Nada fue igual para Japón después de la revolución Meiji, de 1863, la llegada de las costumbres y usos de Occidente modificó la cultura del país, su tradición milenaria, algo que se acentuó tras la derrota de la 2ª GM. Hasta entonces el arte y la literatura se había movido en unos estrechos márgenes codificados en la muy antigua Edad Media. Así, por ejemplo, el Kojiki, una primitiva recopilación de poesía, en la que el japonés está bajo la influencia muy directa del chino, es del 712. El más sofisticado Man'yōshū, donde el waka, la forma poética tradicional de la poesía japonesa, con poetas como Hitomaro y Okura, es de tan solo 50 años después. Aunque será el Kokinshū, la primera recopilación imperial de poesía waka (905), la que estableció las formas definitivas de la poesía japonesa que durarían hasta el siglo XIX. Las mujeres no solían aprender chino, la lengua culta de la clase alta, por lo que los poetas que cultivaban la poesía amorosa para dirigirse a ellas utilizaron el japonés. Así se extendió el waka o tanka (treinta y una sílabas en cinco veros) como forma poética y la belleza se asoció a los estados emocionales relacionados con el amor y la percepción poética de la naturaleza, desechando en general, los temas intelectuales y sociales. El otro elemento decisivo en la conformación del espíritu japonés fue la filosofía derivada del budismo y del confucianismo.
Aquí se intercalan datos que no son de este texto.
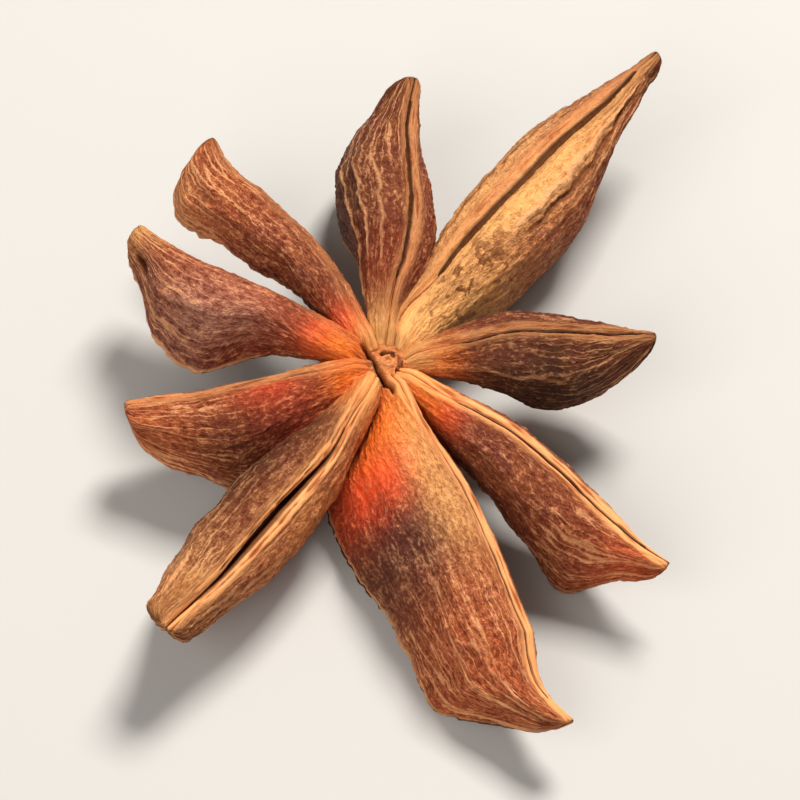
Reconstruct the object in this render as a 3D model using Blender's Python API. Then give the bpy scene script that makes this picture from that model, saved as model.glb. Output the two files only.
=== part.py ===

Esto se aprecia en la antología del Keikokushū, del siglo IX, poemas cuyo objeto es el buen gobierno, donde la poesía aparece como instrumento (hoben) para comprender la doctrina (Donald Keene la compara con la idea de Lucrecio: la poesía es como la miel en el borde de una copa de ajenjo), y que ayudaría a entender la permanencia de determinados tópicos de la tradición. Así el crepúsculo sería una alusión al miedo de los japoneses al ocaso y los pájaros se verían como mensajeros del mundo de los muertos, ambas interpretaciones derivadas de la cultura china.
Quizá
fuese el monje budista Kenkō
en
los Ensayos
sobre la pereza
(1330 – 1333) quien mejor haya explicado en qué consiste la
estética japonesa. Kenkō definió el gusto japonés por la
sencillez frente a la ostentación, la sugestión de los comienzos y
los finales frente al ideal occidental por el clímax (“¿O es que
el amor entre el hombre y la mujer solo existe en el momento en que
se poseen?”), la irregularidad de lo incompleto frente a lo
simétrico y lo ordenado y el carácter perecedero, el deseo de
sugerir en vez de afirmar con rotundidad, frente a la búsqueda de la permanencia o incluso de la inmortalidad. Las cosas son bellas porque
son frágiles e inconsistentes. La perfección se elogia solo con
condescendencia,
Formas
como el renga,
una forma utilitaria de versos encadenados, que busca los favores de
los dioses y el éxito en las apuestas, aparece en los siglos XIV –
XV, y el haiku,
del XVII y el XVIII, son tardías. Los poetas de estos siglos vivían
de corregir los poemas que hacían los samuráis. Basho quizá era el
único que vivía de sus caligrafías y de los regalos de sus
discípulos. Poco a poco la poesía tradicional fue decayendo, y tras
la guerra se la consideró una diversión educada sin valor literario
alguno.
Aunque
los capítulos más interesantes del libro de Donald Keene son los
dedicados a la poesía, no son desdeñables los que dedica a la
narrativa y el teatro. Repasa las recopilaciones de cuentos (Ise
monogatari,
Heike
monogatari),
como El cuento
del cortador de bambú,
el texto japonés más antiguo (siglo X), donde se explica que el
monte Fuji se llama monte inmortal porque allí se quemó el elixir
de la inmortalidad que portaba la princesa que desde allí ascendió
a la Luna, de ahí el humo (nubes) que coronan su cima, o La
historia de Genji,
o las hazañas amatorias del vividor Saikaku (1682) el héroe que se
embarca en un barco llamado Lascivia hacia una isla habitada sólo
por mujeres. En el capítulo dedicado al teatro, Keene explica las
diferencias entre el teatro
Nō,
el Kabuki, el teatro de marionetas y el bugaku, para concluir que el
teatro japonés es una de las maravillas del mundo.